Studio album by Malcolm McLaren
- Released: 1994
- Length: 108:28
- Label: Gee Street/Island/PolyGram Records
- Producer: Robin Millar

Malcolm McLaren chronology
| Round the Outside, Round the Outside (1990) | Paris (1994) | Buffalo Gals Back to Skool (1998) |

= Paris (Malcolm McLaren album) =

Paris is a double album by English artist Malcolm McLaren, released in 1994. A video, shot by David Bailey, was produced for "Paris Paris".

==Production==
The album was recorded in France over the course of a year, in an attic, with equipment purchased in England at discounted prices. Catherine Deneuve agreed to sing on Paris Paris after telling McLaren that she had his lyrics rewritten. McLaren claimed that all of his vocals were first takes. "Miles and Miles of Miles Davis" is about Miles Davis's relationship with Juliette Gréco.
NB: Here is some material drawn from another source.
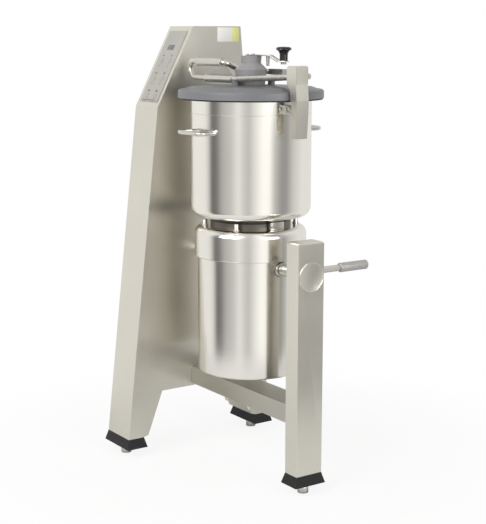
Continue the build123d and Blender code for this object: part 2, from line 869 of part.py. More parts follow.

Françoise Hardy sang on "Revenge of the Flowers".

==Critical reception==

The Toronto Star wrote: "Whether this is a weird travelogue, faux continental sophistication or the real thing, the grand swindler McLaren serves up a rakish and compelling listen." The Calgary Herald deemed the album "nothing more than a cliched celebration of Paris, songs steeped in marshmallow romance, postcard sentimentality, cheesy dance rhythms, pseudo-jazz."

Professional ratings
Review scores
| Source | Rating |
| AllMusic |  |
| Calgary Herald | D |
| Knoxville News Sentinel |  |
| The Village Voice | C |

==Track listing==
===Disc one===
1. "Mon Dié Sénié" – 4:30
2. "Walking with Satie" – 4:03
3. "Père Lachaise" – 3:41
4. "Miles and Miles of Miles Davis" – 2:04
5. "Jazz Is Paris" – 5:15
6. "Rue Dauphine" – 3:26
7. "Paris Paris" (with Catherine Deneuve) – 5:24
8. "Je T'Aime... Moi Non Plus" – 4:39
9. "Club le Narcisse" – 3:20
10. "La Main Parisienne" (with Amina Annabi) – 5:02
11. "Driving into Delirium" – 2:33
12. "Revenge of the Flowers" (with Françoise Hardy) – 4:05
13. "In the Absence of the Parisienne" – 4:27
14. "Anthem" – 3:50
15. "Who the Hell Is Sonia Rykiel?" – 6:18

===Disc two: The Largest Movie House in Paris (The Ambient Remixes)===

1. "Paris Un" – 4:39
2. "Paris Deux" – 4:02
3. "Paris Trois" – 9:43
4. "Paris Quatre" – 3:35
5. "Paris Cinq" – 3:38
6. "Paris Six" – 4:26
7. "Paris Sept" – 6:20
8. "Paris Huit" – 4:11
9. "Paris Lutece Paname" – 5:17

Professional ratings
Review scores
| Source | Rating |
| Muzik |  |

==Japanese release==

The Japanese release was a single disc with a different track list that omitted "Je T'aime... Moi Non Plus" and included "Paris Un" (from disc 2 of the standard release). "Miles and Miles of Miles Davis" was renamed "Miles and Miles of Miles". A duet with Sonia Rykiel, was renamed "Je M'Appelle Malcolm McLaren, et Vous? Sonia Rykiel".

==Track listing==
1. "Mon Dié Sénié"
2. "Walking with Satie"
3. "Père Lachaise"
4. "Miles and Miles of Miles"
5. "Jazz Is Paris"
6. "Rue Dauphine"
7. "Paris Paris"
8. "Club le Narcisse"
9. "La Main Parisienne"
10. "Driving into Delirium"
11. "Revenge of the Flowers"
12. "In the Absence of the Parisienne"
13. "Anthem"
14. "Paris Un"
15. "Je M'Apelle Malcolm McLaren, et vous? Sonia Rykiel"

==UK release==

The UK release was a single disc with a different track list that omitted "Je T'Aime... Moi Non Plus" and the duet with Sonia Rykiel. "Miles and Miles of Miles Davis" was renamed "Miles and Miles of Miles".

==Track listing==
1. "Mon Dié Sénié"
2. "Walking with Satie"
3. "Père Lachaise"
4. "Miles and Miles of Miles"
5. "Jazz Is Paris"
6. "Rue Dauphine"
7. "Paris Paris"
8. "Club le Narcisse"
9. "La Main Parisienne"
10. "Driving into Delirium"
11. "Revenge of the Flowers"
12. "In the Absence of the Parisienne"
13. "Anthem"

== Certifications ==

| Region | Certification | Certified units/sales |
| Poland (ZPAV) | Gold | 50,000^{*} |
^{*} Sales figures based on certification alone.